The key is vividness. A boring image of milk on a doormat won't stick. But a giant carton of milk exploding on your doormat, covering everything in white goo? That you'll remember. The brain remembers the unusual, the emotional, and the absurd.
Technique 2: Chunking
Your working memory can hold about 4-7 items at a time. That's why phone numbers are 7 digits. But you can hack this limit by grouping information into meaningful chunks.
Instead of trying to remember 1-9-4-5 as four separate digits, you remember "1945" — the end of World War II. One chunk instead of four. Same information, less cognitive load.
This applies to everything. Learning guitar? Don't memorize 12 individual notes — learn 3 chord shapes that each contain 4 notes. Studying vocabulary? Group words by theme or root. Learning a language? Learn phrases, not individual words.
The goal is to reduce the number of items your brain has to track by combining them into meaningful units.
Technique 3: Spaced Repetition (Yes, Again)
I mentioned this in the learning article, but it's so important for memory that it deserves its own section here. The forgetting curve is real, and spaced repetition is the antidote.
The principle is simple: review information at increasing intervals. Day 1, day 3, day 7, day 16, day 35. Each review strengthens the memory and extends the time before you forget again.
Anki is the gold standard tool for this. It's free, open-source, and uses an algorithm to optimize your review schedule. 10 minutes a day with Anki will do more for your memory than 2 hours of cramming.
Technique 4: The Testing Effect
Testing yourself isn't just a way to measure what you know — it's one of the best ways to learn what you know. Every time you force your brain to retrieve information, you strengthen the neural pathway to that information.
This is why practice tests are so effective. Not because they show you what you don't know, but because the act of trying to remember actually builds the memory. A study in the Journal of Experimental Psychology found that students who took practice tests retained 67% more material than students who simply restudied.
After reading something, close the book and quiz yourself. After a meeting, write down the key points from memory. After a conversation, try to recall what the other person said. Every retrieval is a rep for your memory muscle.
Technique 5: Sleep on It
This isn't a joke. Sleep is when your brain consolidates memories. During deep sleep, your hippocampus (short-term memory) replays the day's experiences to your neocortex (long-term memory). It's literally transferring files from temporary storage to permanent storage.
A study from the University of Bern found that students who slept 8 hours after learning new vocabulary retained 20% more than students who stayed awake for the same period. Another study showed that a 90-minute nap after learning produced similar benefits.

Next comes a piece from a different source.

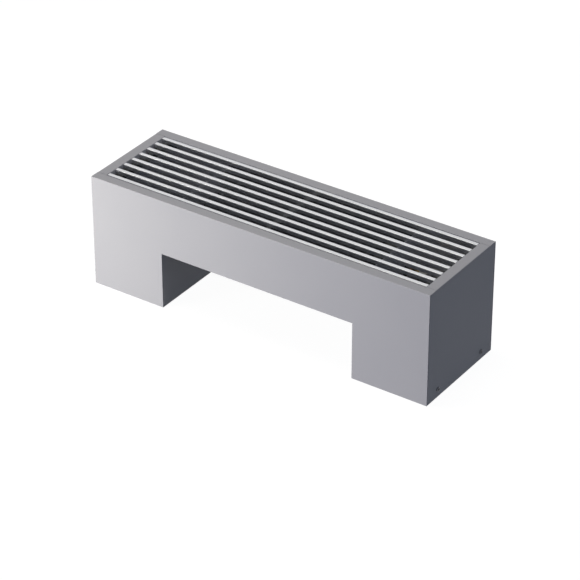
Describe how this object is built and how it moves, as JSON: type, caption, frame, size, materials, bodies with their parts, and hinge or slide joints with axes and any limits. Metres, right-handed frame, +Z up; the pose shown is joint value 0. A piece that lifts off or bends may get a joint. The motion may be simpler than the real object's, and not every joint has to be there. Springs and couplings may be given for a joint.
{
  "type": "floor-standing convector",
  "caption": "Low floor-standing convector with a folded steel casing on two wide legs, a linear grille on top, a finned water heater between the legs and valves over the right leg.",
  "frame": {"origin": "on the floor, under the middle of the casing", "axes": "+X along the casing towards the valve end, +Y from the front to the rear, +Z up"},
  "size_m": [0.8048, 0.24, 0.25],
  "materials": {
    "casing_paint": "satin grey powder coat",
    "bar_aluminium": "natural anodised, satin",
    "coated_channels": "matt dark coat",
    "zinc_steel": "zinc plated",
    "black_steel": "matt black powder coat",
    "black_fins": "matt black dip coat over aluminium",
    "copper_tube": "copper, dip-coated black round the fins, bare past the leg panel",
    "brass": "turned",
    "nickel_brass": "nickel plated, satin",
    "steel_pin": "ground stainless steel",
    "dark_screws": "dark zinc",
    "cap_plastic": "moulded, black",
    "rubber": "matt"
  },
  "bodies": {
    "casing": {"front_panel": "casing_paint", "rear_panel": "casing_paint", "left_side_panel": "casing_paint", "right_side_panel": "casing_paint", "left_leg_panel": "casing_paint", "right_leg_panel": "casing_paint", "left_floor_bracket": "zinc_steel", "right_floor_bracket": "zinc_steel", "panel_nuts": "zinc_steel", "bracket_nuts": "zinc_steel", "heater_screws": "zinc_steel", "front_air_guide": "black_steel", "rear_air_guide": "black_steel", "left_end_plate": "black_steel", "right_end_plate": "black_steel", "left_heater_shelf": "black_steel", "right_heater_shelf": "black_steel", "grille_rest_1": "black_steel", "grille_rest_2": "black_steel", "grille_rest_3": "black_steel", "grille_rest_4": "black_steel", "grille_rest_5": "black_steel", "grille_rest_6": "black_steel", "fin_pack": "black_fins", "hairpin_tube_1": "copper_tube", "hairpin_tube_2": "copper_tube", "hairpin_tube_3": "copper_tube", "hairpin_tube_4": "copper_tube", "return_bend_1": "copper_tube", "return_bend_2": "copper_tube", "return_bend_3": "copper_tube", "supply_tail": "brass", "return_tail": "brass", "valve_insert": "brass", "supply_union_nut": "nickel_brass", "return_union_nut": "nickel_brass", "supply_valve_body": "nickel_brass", "return_valve_body": "nickel_brass", "side_screws": "dark_screws", "grille_pads": "rubber", "tube_grommets": "rubber"},
    "grille": {"grille_bar_1": "bar_aluminium", "grille_bar_2": "bar_aluminium", "grille_bar_3": "bar_aluminium", "grille_bar_4": "bar_aluminium", "grille_bar_5": "bar_aluminium", "grille_bar_6": "bar_aluminium", "grille_bar_7": "bar_aluminium", "grille_bar_8": "bar_aluminium", "left_crossbar": "coated_channels", "middle_crossbar": "coated_channels", "right_crossbar": "coated_channels", "grille_screws": "zinc_steel"},
    "hand_cap": {"valve_cap": "cap_plastic"},
    "pin": {"valve_pin": "steel_pin"},
    "spindle": {"return_spindle": "brass"},
    "blind_cap": {"return_cap": "nickel_brass"},
    "vent": {"bleed_screw": "nickel_brass"}
  },
  "joints": [
    {"name": "grille_lift", "type": "slide", "parent": "casing", "child": "grille", "axis": [0, 0, 1], "range_m": [0, 0.12]},
    {"name": "valve_cap_turn", "type": "hinge", "parent": "casing", "child": "hand_cap", "pos_m": [0.3022, -0.06975, 0.152], "axis": [0, 0, 1], "range_deg": [-540, 0]},
    {"name": "valve_pin_slide", "type": "slide", "parent": "casing", "child": "pin", "axis": [0, 0, 1], "range_m": [-0.0025, 0]},
    {"name": "return_spindle_turn", "type": "hinge", "parent": "casing", "child": "spindle", "pos_m": [0.3022, 0.06975, 0.152], "axis": [0, 0, 1], "range_deg": [-720, 0]},
    {"name": "return_cap_lift", "type": "slide", "parent": "casing", "child": "blind_cap", "axis": [0, 0, 1], "range_m": [0, 0.03]},
    {"name": "vent_screw_turn", "type": "hinge", "parent": "casing", "child": "vent", "pos_m": [0.25, 0.06975, 0.152], "axis": [0, 0, 1], "range_deg": [0, 360]}
  ],
  "couplings": [
    {"joint": "valve_pin_slide", "follows": "valve_cap_turn", "m_per_rad": 0.00026526}
  ]
}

If you're trying to remember something important, study it before bed. Not right before — give yourself 30-60 minutes to wind down. But the last thing your brain processes before sleep tends to get priority consolidation.
What About "Photographic Memory"?
It's called eidetic memory, and it's real but extremely rare. Fewer than 1% of children have it, and it almost always fades by adulthood. The people you see on TV with "photographic memories" are using techniques like the memory palace — they're just very, very good at them.
The world memory champions? They're not geniuses. They're regular people who've trained their memory using these techniques. The current world record for memorizing a deck of cards is 12.74 seconds. That's not a superpower — that's practice.
🧠 Train Your Brain Daily
Memory is a muscle. Use it or lose it. Start with one technique — the memory palace is the most powerful — and practice for 10 minutes a day. In a month, you'll notice the difference.
FAQ
Does brain training apps like Lumosity actually work?
Sort of. You'll get better at the specific games you're playing, but the benefits don't transfer well to real-world memory. A 2010 study from Cambridge found that brain training apps improved performance on the trained tasks but showed no significant improvement in general cognitive ability. You're better off using the techniques in this article — they're free and they work on everything.
Can memory be improved at any age?
Yes. The old belief that cognitive decline is inevitable after 30 is wrong. Neuroplasticity — your brain's ability to form new connections — continues throughout your life. A 2013 study from the University of Texas found that older adults who engaged in memory training showed significant improvements that persisted for 10 years. It's never too late to start.
What about supplements for memory?
Most "brain supplements" are garbage. The ones with actual evidence: omega-3 fatty acids (fish oil) for long-term brain health, caffeine for short-term focus, and creatine for cognitive performance under stress. But no pill replaces sleep, exercise, and actual memory techniques. Save your money.